Frequently Asked Questions (FAQ) about Volume of Washer Calculator
Q1: What is a geometric washer?
A geometric washer, also known as an annulus or a hollow cylinder, is a three-dimensional shape formed by taking a larger cylinder and removing a smaller, concentric cylinder from its center. It has an outer radius, an inner radius, and a height (thickness).
Q2: How is the volume of a washer different from a solid cylinder?
The volume of a solid cylinder is calculated using only its radius and height (\(\pi \times r^2 \times h\)). The volume of a washer accounts for the hollow center, subtracting the volume of the inner cylinder from the volume of the outer cylinder, making its formula \( \pi \times h \times (R^2 – r^2) \). The Volume of Washer Calculator specifically addresses this hollow nature.

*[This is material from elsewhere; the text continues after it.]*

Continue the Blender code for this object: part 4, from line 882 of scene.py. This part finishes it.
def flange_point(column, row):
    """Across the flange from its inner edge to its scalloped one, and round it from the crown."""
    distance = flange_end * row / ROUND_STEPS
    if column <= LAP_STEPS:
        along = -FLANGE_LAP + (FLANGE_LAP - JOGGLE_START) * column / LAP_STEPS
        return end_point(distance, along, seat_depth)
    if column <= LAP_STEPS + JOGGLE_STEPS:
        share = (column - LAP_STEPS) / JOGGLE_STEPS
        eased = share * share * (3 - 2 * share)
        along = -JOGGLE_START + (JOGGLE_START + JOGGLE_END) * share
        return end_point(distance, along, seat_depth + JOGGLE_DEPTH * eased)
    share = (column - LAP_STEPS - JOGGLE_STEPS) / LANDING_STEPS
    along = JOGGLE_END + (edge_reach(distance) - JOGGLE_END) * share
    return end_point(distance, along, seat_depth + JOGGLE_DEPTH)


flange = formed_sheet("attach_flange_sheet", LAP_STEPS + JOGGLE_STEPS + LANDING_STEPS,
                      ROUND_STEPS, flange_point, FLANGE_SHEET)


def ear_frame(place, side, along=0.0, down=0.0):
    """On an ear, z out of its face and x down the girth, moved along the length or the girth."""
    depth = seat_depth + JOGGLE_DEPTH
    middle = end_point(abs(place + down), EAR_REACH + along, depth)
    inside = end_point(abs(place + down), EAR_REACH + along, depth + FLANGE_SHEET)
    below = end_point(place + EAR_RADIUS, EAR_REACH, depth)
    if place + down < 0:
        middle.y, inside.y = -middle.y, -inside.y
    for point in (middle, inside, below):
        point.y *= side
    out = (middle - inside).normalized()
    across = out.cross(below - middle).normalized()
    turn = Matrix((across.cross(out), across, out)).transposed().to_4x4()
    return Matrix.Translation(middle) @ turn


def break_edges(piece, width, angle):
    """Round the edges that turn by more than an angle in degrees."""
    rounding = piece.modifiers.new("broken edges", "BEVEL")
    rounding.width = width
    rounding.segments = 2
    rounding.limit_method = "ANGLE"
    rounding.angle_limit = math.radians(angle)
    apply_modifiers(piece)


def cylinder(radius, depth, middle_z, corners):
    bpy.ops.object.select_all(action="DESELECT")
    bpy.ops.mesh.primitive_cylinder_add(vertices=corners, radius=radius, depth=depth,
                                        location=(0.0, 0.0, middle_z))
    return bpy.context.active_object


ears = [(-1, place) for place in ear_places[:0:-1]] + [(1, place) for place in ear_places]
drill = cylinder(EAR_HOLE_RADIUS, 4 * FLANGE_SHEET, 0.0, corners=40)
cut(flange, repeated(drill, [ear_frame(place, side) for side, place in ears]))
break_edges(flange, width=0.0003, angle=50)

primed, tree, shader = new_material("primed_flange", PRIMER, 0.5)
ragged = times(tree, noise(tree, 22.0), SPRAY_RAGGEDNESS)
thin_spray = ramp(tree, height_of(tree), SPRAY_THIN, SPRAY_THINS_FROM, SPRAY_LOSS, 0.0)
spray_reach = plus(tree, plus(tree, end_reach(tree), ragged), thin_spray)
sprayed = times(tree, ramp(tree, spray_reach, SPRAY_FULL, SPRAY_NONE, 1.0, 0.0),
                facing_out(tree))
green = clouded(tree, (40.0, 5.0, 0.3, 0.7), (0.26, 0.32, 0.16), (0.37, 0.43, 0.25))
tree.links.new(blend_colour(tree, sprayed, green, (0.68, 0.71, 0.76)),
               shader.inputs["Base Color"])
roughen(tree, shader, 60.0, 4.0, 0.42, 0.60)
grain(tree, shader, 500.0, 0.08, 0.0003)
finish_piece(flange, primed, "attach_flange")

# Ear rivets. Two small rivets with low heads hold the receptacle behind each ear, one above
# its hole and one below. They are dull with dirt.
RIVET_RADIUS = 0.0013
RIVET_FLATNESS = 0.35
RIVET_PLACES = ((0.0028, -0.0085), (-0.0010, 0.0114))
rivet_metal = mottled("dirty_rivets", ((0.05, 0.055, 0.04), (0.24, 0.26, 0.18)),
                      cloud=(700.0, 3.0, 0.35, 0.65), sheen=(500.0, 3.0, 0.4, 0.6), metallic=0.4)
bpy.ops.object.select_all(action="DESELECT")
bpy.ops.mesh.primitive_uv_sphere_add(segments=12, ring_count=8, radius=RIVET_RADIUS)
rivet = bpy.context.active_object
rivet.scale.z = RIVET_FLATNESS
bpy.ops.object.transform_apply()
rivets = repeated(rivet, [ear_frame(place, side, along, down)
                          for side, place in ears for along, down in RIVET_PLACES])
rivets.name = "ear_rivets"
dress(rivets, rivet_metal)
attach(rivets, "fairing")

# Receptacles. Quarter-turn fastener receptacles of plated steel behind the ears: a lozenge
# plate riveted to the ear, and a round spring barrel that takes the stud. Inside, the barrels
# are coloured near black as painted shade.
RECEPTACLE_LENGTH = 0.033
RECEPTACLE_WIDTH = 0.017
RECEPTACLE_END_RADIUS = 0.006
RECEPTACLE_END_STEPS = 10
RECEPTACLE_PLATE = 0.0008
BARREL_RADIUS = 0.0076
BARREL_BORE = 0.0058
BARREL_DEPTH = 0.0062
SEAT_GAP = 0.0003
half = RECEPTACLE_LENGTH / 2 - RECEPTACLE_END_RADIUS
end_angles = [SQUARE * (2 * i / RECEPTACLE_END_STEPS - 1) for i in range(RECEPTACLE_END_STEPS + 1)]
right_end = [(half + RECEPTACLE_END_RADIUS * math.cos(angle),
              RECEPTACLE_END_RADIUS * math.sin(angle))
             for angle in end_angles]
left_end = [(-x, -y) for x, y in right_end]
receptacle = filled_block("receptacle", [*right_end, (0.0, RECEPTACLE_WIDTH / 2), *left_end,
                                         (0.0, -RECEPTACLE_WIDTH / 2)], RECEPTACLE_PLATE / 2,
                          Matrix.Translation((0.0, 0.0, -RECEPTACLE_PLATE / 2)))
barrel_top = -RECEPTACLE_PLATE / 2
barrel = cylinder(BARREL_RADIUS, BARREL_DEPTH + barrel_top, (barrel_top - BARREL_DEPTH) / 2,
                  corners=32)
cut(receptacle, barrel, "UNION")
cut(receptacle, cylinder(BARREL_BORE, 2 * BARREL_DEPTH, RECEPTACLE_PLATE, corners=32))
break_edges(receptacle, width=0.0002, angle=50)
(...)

Q3: Can I use diameters instead of radii in the calculator?
Our Volume of Washer Calculator specifically asks for radii. If you have diameters, you must divide each diameter by 2 to get the corresponding radius before inputting the values into the calculator. For example, an outer diameter of 10 cm means an outer radius of 5 cm.
Q4: What units should I use for the inputs?

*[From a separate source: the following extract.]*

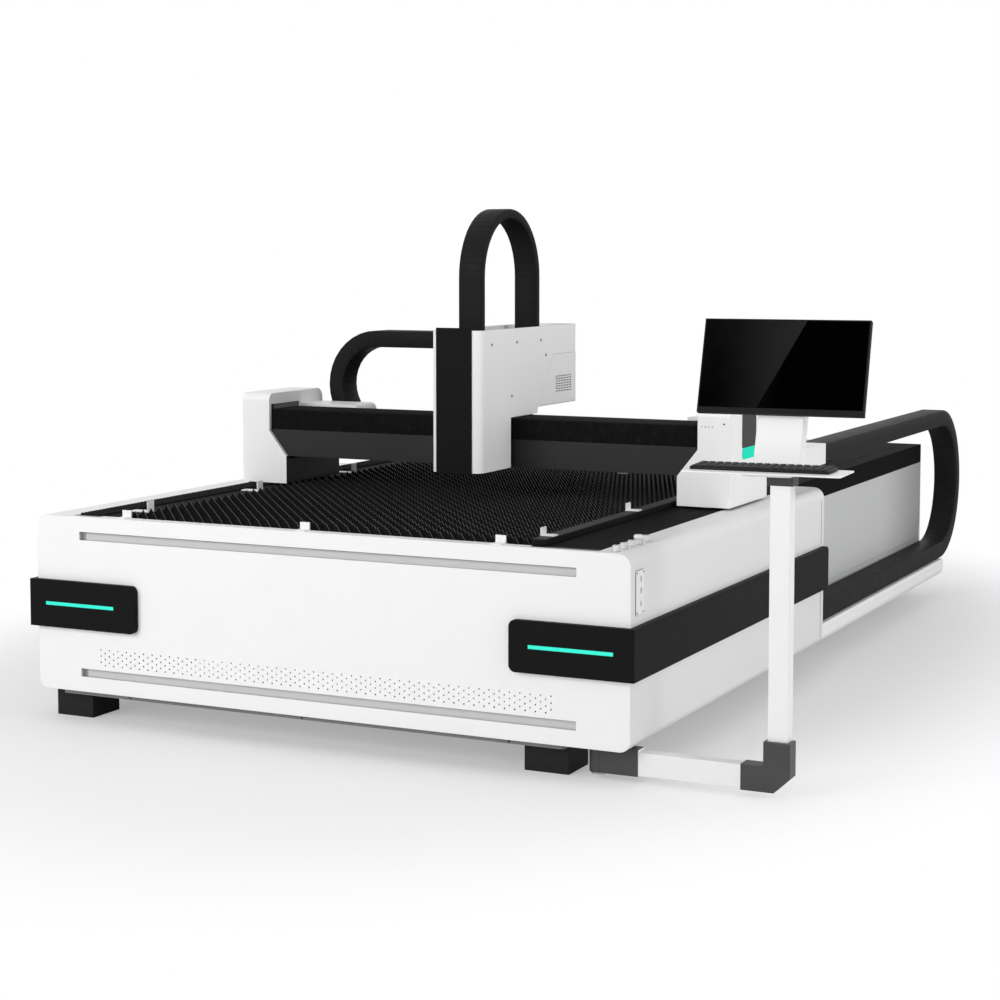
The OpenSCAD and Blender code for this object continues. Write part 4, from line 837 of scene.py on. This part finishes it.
glass.on(screen)
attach(screen, "monitor")

# Studio: a white floor that fades into the white backdrop, a large soft lamp in front on the
# left, a softer one above, and an even sky.
floor = piece("floor", [([(-far, -far, 0), (far, -far, 0), (far, far, 0), (-far, far, 0)], [[0, 1, 2, 3]])])
ground = Finish("studio_floor", Roughness=0.6, Specular_IOR_Level=0.1)
floor_x, floor_y, _ = ground.place.axes()
around = floor_x * floor_x * 1.2 + floor_y * floor_y * 0.5
away = around.rise(2.2, 7.5) * 0.7 + 0.3
seen = ground.place.node("ShaderNodeLightPath")
white = ground.place.node("ShaderNodeEmission", {}, {"Color": (1, 1, 1, 1), "Strength": 1.0})
ground.feed(Base_Color=ground.place.grain(1.2, 2).blend(shade(0.86), shade(0.88)))
surface = Wire(ground.material.node_tree, ground.shader.outputs[0])
fade = ground.place.node("ShaderNodeMixShader", {}, {0: away * seen, 1: surface, 2: white})
ground.material.node_tree.links.new(fade.socket, ground.material.node_tree.nodes["Material Output"].inputs[0])
ground.on(floor)


def soft_lamp(name, place, aim, size, power):
    """Square lamp of a size in metres that looks from its place to its aim."""
    lamp = bpy.data.objects.new(name, bpy.data.lights.new(name, "AREA"))
    lamp.data.size = size
    lamp.data.energy = power
    lamp.location = place
    lamp.rotation_euler = (Vector(aim) - Vector(place)).to_track_quat("-Z", "Y").to_euler()
    bpy.context.scene.collection.objects.link(lamp)


soft_lamp("front_lamp", (-3.0, -9.5, 4.2), (0.2, -1.0, 0.5), 5.0, 455)
soft_lamp("top_lamp", (-0.5, 0.5, 8.0), (0.0, 0.0, 0.5), 7.0, 110)
soft_lamp("side_lamp", (9.0, -2.0, 3.5), (0.5, 0.5, 0.6), 5.0, 300)

sky = bpy.data.worlds.new("sky")
bpy.context.scene.world = sky
sky.use_nodes = True
tree = sky.node_tree
backdrop = tree.nodes["Background"]
rays = tree.nodes.new("ShaderNodeLightPath")
camera_ray = Wire(tree, rays.outputs["Is Camera Ray"])
mirror_ray = Wire(tree, rays.outputs["Is Glossy Ray"])
through_ray = Wire(tree, rays.outputs["Is Transmission Ray"])
seen_sky = camera_ray.math("MAXIMUM", camera_ray.math("MAXIMUM", camera_ray, through_ray), mirror_ray)
heading = Wire(tree, tree.nodes.new("ShaderNodeTexCoord").outputs["Generated"])
_, _, steep = heading.axes()
dim = 0.62 - 0.36 * steep.rise(0.0, 0.9)
level = seen_sky + dim * (1 - seen_sky)
tree.links.new(level.socket, backdrop.inputs["Strength"])
backdrop.inputs["Color"].default_value = (1, 1, 1, 1)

You can use any consistent unit of length (e.g., millimeters, centimeters, inches, meters). The resulting volume will be in the corresponding cubic unit (e.g., mm³, cm³, in³, m³). Ensure all three inputs (outer radius, inner radius, height) are in the same unit.
Q5: What happens if the inner radius is greater than or equal to the outer radius?

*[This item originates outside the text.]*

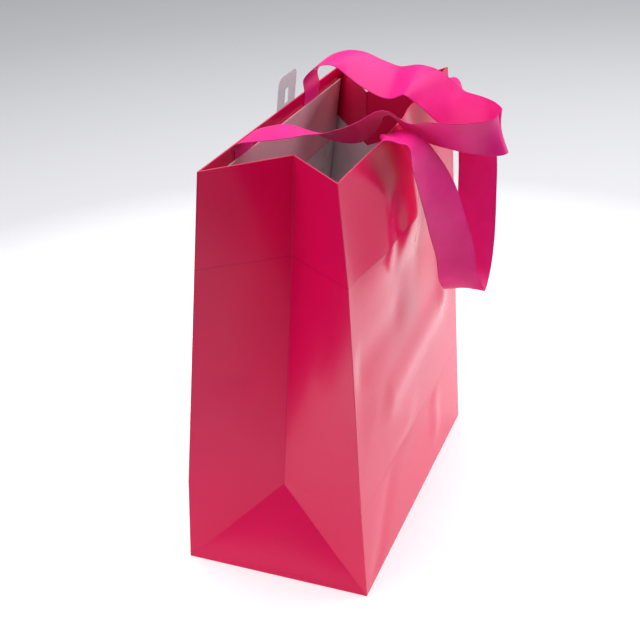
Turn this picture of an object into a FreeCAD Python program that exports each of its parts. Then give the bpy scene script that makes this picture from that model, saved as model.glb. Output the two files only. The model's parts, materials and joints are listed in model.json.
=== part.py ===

If the inner radius is greater than or equal to the outer radius, a physical washer cannot exist. The calculator will display an error or a volume of zero or less, as the formula \(R^2 – r^2\) would be zero or negative. Our Volume of Washer Calculator includes validation to prevent such invalid inputs.
Q6: Is Pi (π) a fixed value in the calculator?
Yes, the calculator uses a highly precise value for Pi (approximately 3.141592653589793) to ensure accuracy in its calculations. You do not need to input Pi yourself.
Q7: Can this calculator be used for pipes?
Yes, a pipe is essentially a long hollow cylinder, which is a form of a washer extended in length. You can use the Volume of Washer Calculator to find the volume of the material making up the pipe by using the pipe’s length as the ‘height’ and its outer and inner radii.
Q8: Why are intermediate values shown?
Intermediate values like the area of the outer/inner circles and the annulus area are provided to give users a deeper understanding of the calculation process. They can also be useful for cross-referencing or for other related calculations you might need to perform.